For all functions I am assuming the query to be the first argument in all functions working with it. This simplifies the code later on as I can use the thread-first macro to chain the individual function call.

Defining a function to add a query and for adding aggregations is straight forward and does not even need a helper function:

(defn- set-query
 "Given a valid ES query `q` add this to the generated query and return the
  new version."
 [query q]
 (assoc-in query [:query :filtered :query :function_score :query] q))

(defn- add-aggregation
 "Add a new aggregation to the query"
 [query agg]
 (assoc-in query [:query :aggregations] agg))

To work with this data structure a few helper methods come in handy when developing the individual DSL functions. The first function helps when manipulating lists in a nested map. Basically each scoring function or filter needs to be added like this:

(defn- append-in-nested-list
 "Given a map, append a new element to a nested  list."
 [q ks elm]
 (assoc-in q                        ; the query
           ks                       ; the list of keys in the query
           (apply conj              ; append
                  (get-in q ks)     ; to the list
                  elm)))            ; the new element

With this basic function adding more expressive functions to manipulate the specific parts of the query are easy:

(defn- add-function-score-function
 "Add a function score function to the query"
 [query fs-function]
 (append-in-nested-list query
                        [:query :filtered :query :function_score :functions]
                        [fs-function]))

(defn- add-must-filter
 "Add a must filter to the query"
 [query must-filter]
 (append-in-nested-list query
                        [:query :filtered :filter :bool :must]
                        [must-filter]))

(defn- add-must-not-filter
 "Add a must filter to the query"
 [query must-filter]
 (append-in-nested-list query
                        [:query :filtered :filter :bool :must_not]
                        [must-filter]))

DSL functions Link to heading

The individual functions now basically compose the DSL. Being able to add (q "merkel") is translated into the following Clojure function:

(defn q
  "Simple query"
  [query user-query]
  (set-query query
             {:query_string {:query user-query
                             :default_operator "AND"}}))

Filtering for tags in our dataset ((tags ["merkel"])) is equally trivial:

(defn tags
  "Filter for a list of tags"
  [query tags]
  (add-must-filter query {:terms {:tags tags}}))

Freshness seems more complicated but in the end I can simply add a function score function using an exponential decay.
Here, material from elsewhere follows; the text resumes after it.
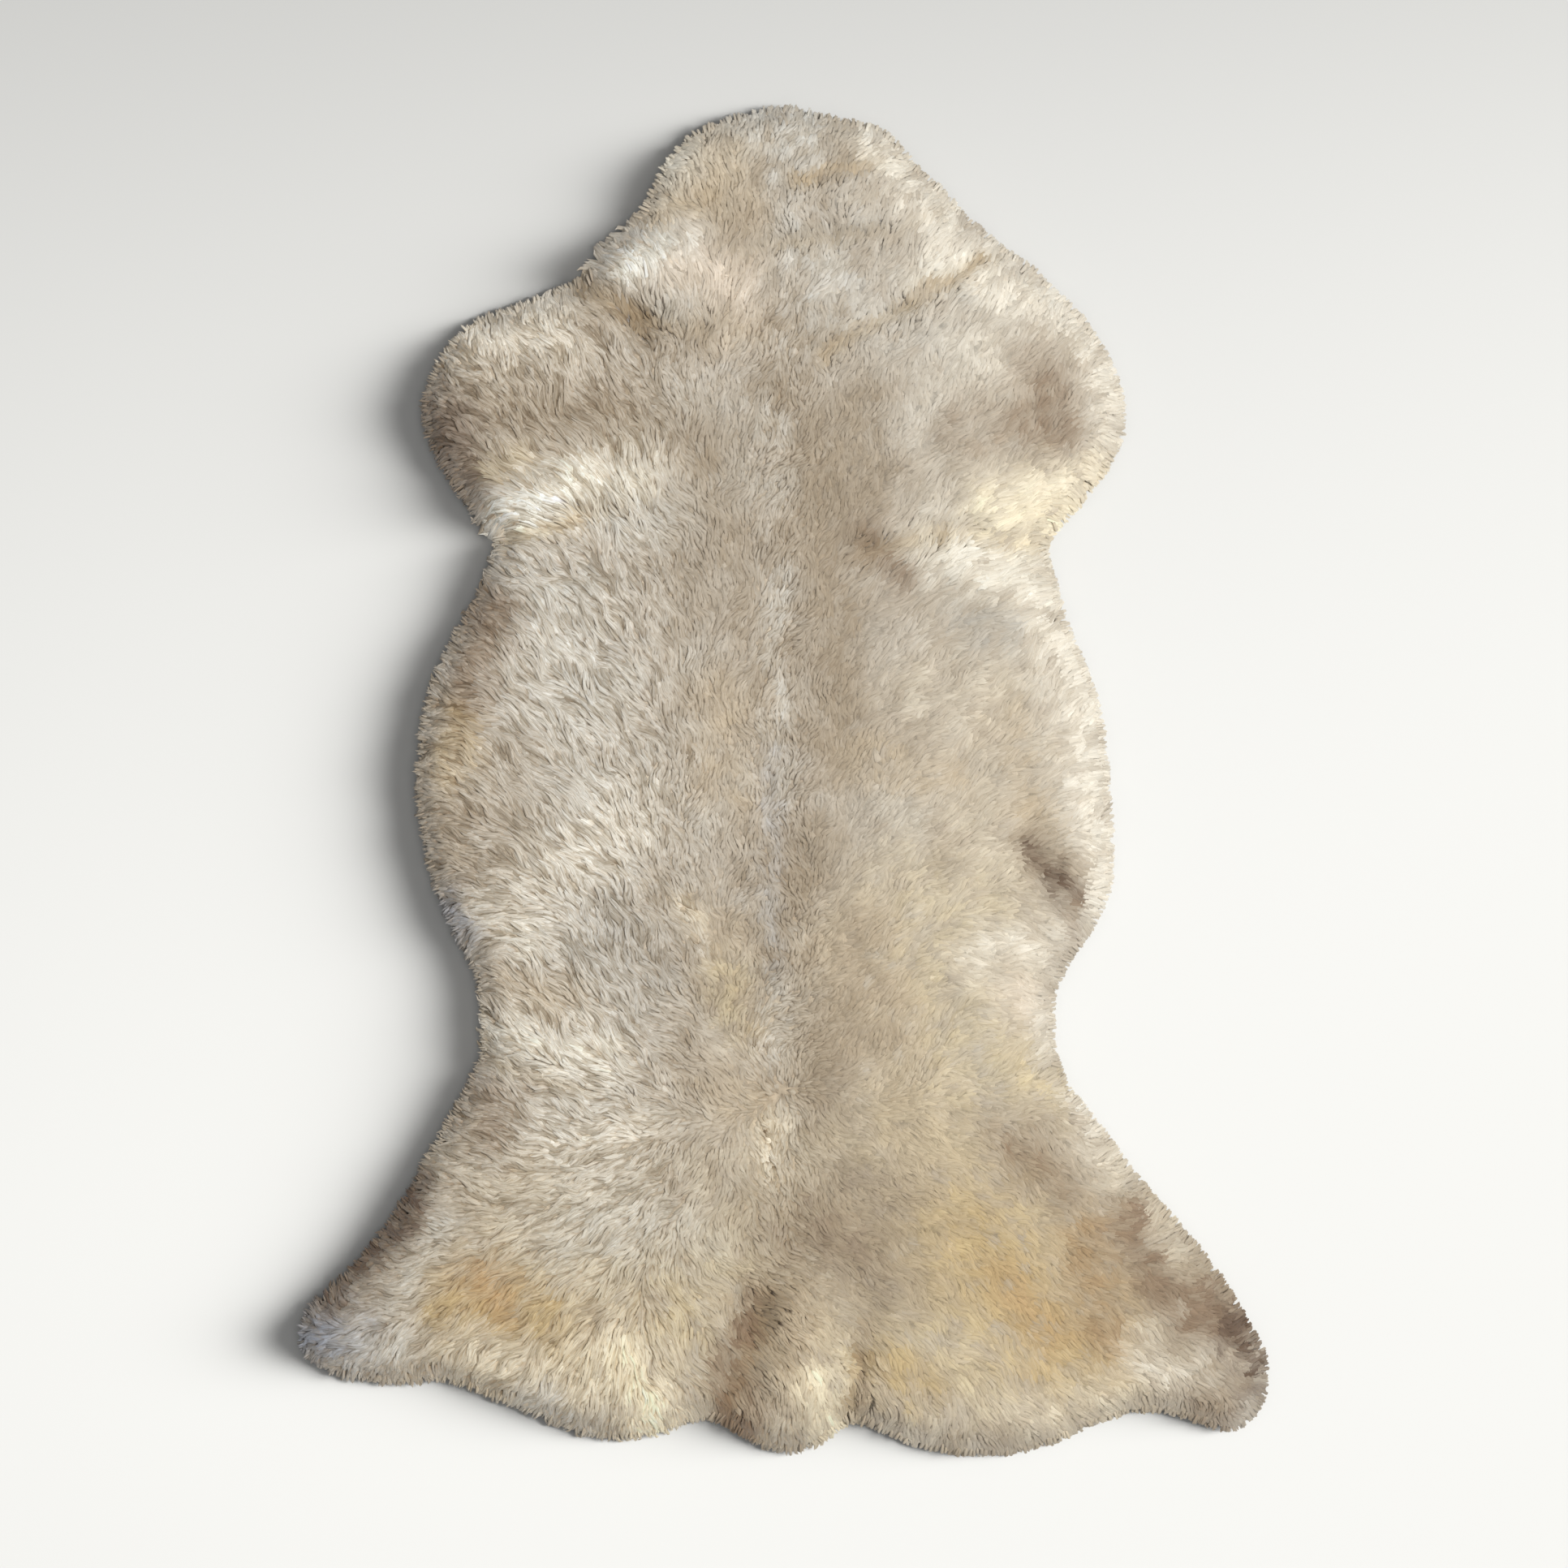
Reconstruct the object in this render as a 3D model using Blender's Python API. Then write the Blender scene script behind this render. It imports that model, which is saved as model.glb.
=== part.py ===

With this the user can even change parameters and see the effects:

(defn freshness
  "Add freshness preferences to the query. When called with query and hours as
   arguments"
  [query hours]
  (add-function-score-function query
                               {:exp {:publishTime {:decay 0.9
                                                    :scale hours}}}))

Prefering categories over other categories is another function score function. Basically I add a boost (weight) to all documents matching a certain query:

(defn prefer-category
  "Prefer categories over all other categories."
  [query category-preferences]
  (let [nested-keys [:query :filtered :query :function_score :functions]
        functions (map (fn[x] {:filter {:term {:category (first x)}}
                               :weight (second x)})
                       (seq category-preferences))
        existing (get-in query nested-keys)]
    (assoc-in query nested-keys (apply conj existing functions))))
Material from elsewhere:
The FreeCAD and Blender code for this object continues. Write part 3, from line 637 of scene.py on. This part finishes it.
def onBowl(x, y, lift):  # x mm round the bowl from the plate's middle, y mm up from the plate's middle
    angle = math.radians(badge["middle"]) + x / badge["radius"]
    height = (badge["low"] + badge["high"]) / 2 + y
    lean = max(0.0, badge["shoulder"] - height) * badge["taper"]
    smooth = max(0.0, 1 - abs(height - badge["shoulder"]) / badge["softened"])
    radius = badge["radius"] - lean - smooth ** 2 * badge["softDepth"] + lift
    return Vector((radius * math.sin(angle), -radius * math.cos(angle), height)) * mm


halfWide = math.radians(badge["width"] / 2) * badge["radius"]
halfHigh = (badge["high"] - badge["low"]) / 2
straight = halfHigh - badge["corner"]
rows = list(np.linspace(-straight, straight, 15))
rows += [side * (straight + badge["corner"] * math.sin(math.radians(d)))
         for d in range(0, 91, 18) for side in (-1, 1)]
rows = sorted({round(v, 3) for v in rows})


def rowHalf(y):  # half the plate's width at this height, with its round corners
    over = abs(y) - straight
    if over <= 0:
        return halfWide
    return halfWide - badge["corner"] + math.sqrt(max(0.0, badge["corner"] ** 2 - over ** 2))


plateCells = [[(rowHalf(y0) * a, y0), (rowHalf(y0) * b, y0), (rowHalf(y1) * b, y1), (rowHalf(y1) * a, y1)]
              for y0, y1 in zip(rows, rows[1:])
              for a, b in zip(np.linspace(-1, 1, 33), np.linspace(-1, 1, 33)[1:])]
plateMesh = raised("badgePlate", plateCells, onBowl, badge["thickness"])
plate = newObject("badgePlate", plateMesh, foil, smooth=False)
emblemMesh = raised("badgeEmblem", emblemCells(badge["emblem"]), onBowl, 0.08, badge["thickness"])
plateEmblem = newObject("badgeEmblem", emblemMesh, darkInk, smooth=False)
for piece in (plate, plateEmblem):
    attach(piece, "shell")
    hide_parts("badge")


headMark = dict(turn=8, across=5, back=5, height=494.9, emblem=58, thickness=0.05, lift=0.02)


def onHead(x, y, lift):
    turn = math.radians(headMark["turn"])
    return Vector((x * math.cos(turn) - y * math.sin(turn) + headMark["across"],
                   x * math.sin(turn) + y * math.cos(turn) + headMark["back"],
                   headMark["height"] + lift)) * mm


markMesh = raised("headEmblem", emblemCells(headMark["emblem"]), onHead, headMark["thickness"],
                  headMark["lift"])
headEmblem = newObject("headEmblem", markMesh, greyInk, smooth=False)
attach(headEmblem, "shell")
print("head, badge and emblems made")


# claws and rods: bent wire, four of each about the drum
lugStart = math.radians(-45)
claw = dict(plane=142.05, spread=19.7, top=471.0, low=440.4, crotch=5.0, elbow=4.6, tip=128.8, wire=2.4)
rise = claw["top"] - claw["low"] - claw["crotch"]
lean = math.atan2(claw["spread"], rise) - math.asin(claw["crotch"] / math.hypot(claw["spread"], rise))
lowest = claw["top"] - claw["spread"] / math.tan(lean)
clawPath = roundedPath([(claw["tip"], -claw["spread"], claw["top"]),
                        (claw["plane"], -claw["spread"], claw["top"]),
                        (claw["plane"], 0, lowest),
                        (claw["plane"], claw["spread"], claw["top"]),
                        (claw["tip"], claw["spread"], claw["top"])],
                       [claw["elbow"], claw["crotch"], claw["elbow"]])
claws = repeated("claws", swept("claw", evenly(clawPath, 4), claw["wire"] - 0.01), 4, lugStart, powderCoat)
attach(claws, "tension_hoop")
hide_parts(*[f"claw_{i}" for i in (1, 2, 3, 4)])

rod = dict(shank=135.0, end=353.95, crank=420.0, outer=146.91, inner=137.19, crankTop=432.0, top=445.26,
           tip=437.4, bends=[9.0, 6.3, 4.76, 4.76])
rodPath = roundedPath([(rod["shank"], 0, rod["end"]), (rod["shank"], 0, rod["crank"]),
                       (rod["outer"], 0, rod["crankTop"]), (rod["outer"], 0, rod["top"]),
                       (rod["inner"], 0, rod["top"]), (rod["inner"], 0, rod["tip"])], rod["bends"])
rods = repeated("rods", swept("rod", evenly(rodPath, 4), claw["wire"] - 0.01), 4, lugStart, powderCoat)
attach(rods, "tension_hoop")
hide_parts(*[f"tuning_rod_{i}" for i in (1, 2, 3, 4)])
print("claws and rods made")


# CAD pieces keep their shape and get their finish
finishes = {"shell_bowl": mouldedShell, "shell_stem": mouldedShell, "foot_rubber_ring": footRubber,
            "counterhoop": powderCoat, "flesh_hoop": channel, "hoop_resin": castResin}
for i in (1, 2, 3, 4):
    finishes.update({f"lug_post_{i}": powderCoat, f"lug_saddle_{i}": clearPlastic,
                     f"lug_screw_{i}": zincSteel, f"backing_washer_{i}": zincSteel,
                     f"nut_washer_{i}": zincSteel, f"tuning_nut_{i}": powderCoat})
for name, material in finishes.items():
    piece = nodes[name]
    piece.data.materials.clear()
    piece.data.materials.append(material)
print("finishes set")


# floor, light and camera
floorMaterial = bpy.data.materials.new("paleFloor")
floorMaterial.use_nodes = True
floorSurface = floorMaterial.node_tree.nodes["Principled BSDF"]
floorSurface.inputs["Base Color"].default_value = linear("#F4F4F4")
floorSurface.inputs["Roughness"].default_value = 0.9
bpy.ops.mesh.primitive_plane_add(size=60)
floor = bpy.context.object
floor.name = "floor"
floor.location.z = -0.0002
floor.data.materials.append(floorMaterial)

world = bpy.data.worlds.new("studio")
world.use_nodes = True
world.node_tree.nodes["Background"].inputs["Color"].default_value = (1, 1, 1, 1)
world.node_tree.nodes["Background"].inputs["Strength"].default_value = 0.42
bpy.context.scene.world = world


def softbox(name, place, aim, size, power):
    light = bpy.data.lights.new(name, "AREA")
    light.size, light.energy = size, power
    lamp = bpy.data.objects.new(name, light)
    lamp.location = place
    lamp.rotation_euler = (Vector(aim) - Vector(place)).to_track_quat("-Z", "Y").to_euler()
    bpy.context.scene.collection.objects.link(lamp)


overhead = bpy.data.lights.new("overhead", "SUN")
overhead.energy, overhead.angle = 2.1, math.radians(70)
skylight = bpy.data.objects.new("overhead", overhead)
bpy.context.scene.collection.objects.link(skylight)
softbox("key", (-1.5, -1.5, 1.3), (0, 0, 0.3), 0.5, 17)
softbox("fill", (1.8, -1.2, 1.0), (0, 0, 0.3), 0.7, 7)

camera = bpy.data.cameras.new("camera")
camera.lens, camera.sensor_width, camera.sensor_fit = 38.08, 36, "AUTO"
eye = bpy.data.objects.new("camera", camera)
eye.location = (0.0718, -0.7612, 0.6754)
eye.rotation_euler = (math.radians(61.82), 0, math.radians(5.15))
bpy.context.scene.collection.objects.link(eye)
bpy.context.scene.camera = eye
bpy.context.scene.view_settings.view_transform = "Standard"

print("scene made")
Aggregations help in understanding the data there is. Classical example in this case would be getting the number of documents in the result set in a category. In ES this is a simple terms aggregation:

(defn aggregate-categories
 "Aggregate the result by categories."
 [query]
 (add-aggregation query {:terms {:field :category}}))
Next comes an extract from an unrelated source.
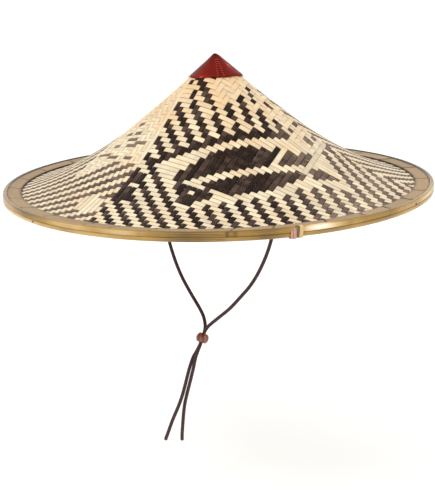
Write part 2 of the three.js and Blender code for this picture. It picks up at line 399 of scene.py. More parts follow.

To tie everything up I need to be able to wrap all functions into one expression. For this I create a new macro called query:

(defmacro query [& body]
`(-> default-query
     ~@body))

Using this macro a query can now be defined like this:

(def simple-query (query
                   (q "test"))

Parsing the DSL Link to heading

Doing this is Clojure is nice and easy for me but then again I want the PO not to contact me about getting into the repl. So in the final step I need a function that converts a string to Clojure code. First I need to parse the string using read-string and then I can eval the resulting code. For this to work as expected I need to set the special var *ns* to the namespace of my DSL functions above using the the-ns function.

(ns demo.dsl)

(defn dsl
 "Compile the DSL string into code"
 [dsl-string]
 (binding [*ns* (the-ns 'demo.dsl-functions)
           *read-eval* false]
  (eval (read-string dsl-string))))

The binding form binds the special var *ns* to the namespace containing my dsl functions. I also bind *read-eval* to false and by this disable the eval function inside the string. The parsed string will have access to all functions declared in there. read-string converts a string into Clojure code and eval will execute it. In this case it will simply return the final Elasticsearch query.

Result Link to heading

In essence this allows me to have a web frontend where a user can input the query from the beginning

(query
 (freshness "1h")
 (tags ["politics" "sports"])
 (prefer-category {"politics" 2,
                   "sports" 0.5}))

get back the equivalent Elasticsearch query:

{:query
 {:filtered
  {:query
   {:function_score
    {:query {},
     :functions
     [{:exp {:publishTime {:decay 0.9, :scale "1h"}}}
      {:filter {:term {:category "politics"}}, :weight 2}
      {:filter {:term {:category "sports"}}, :weight 0.5}]}},
   :filter
   {:bool
    {:must [{:terms {:tags ["politics" "sports"]}}], :must_not []}}}},
 :aggregations {}}

which I can execute in the backend and display the results. With all the domain functions in place I can then keep on improving the DSL or the frontend and enable the PO to experiment at lot easier without my direct involvement, at least in parts that I am not really interested in.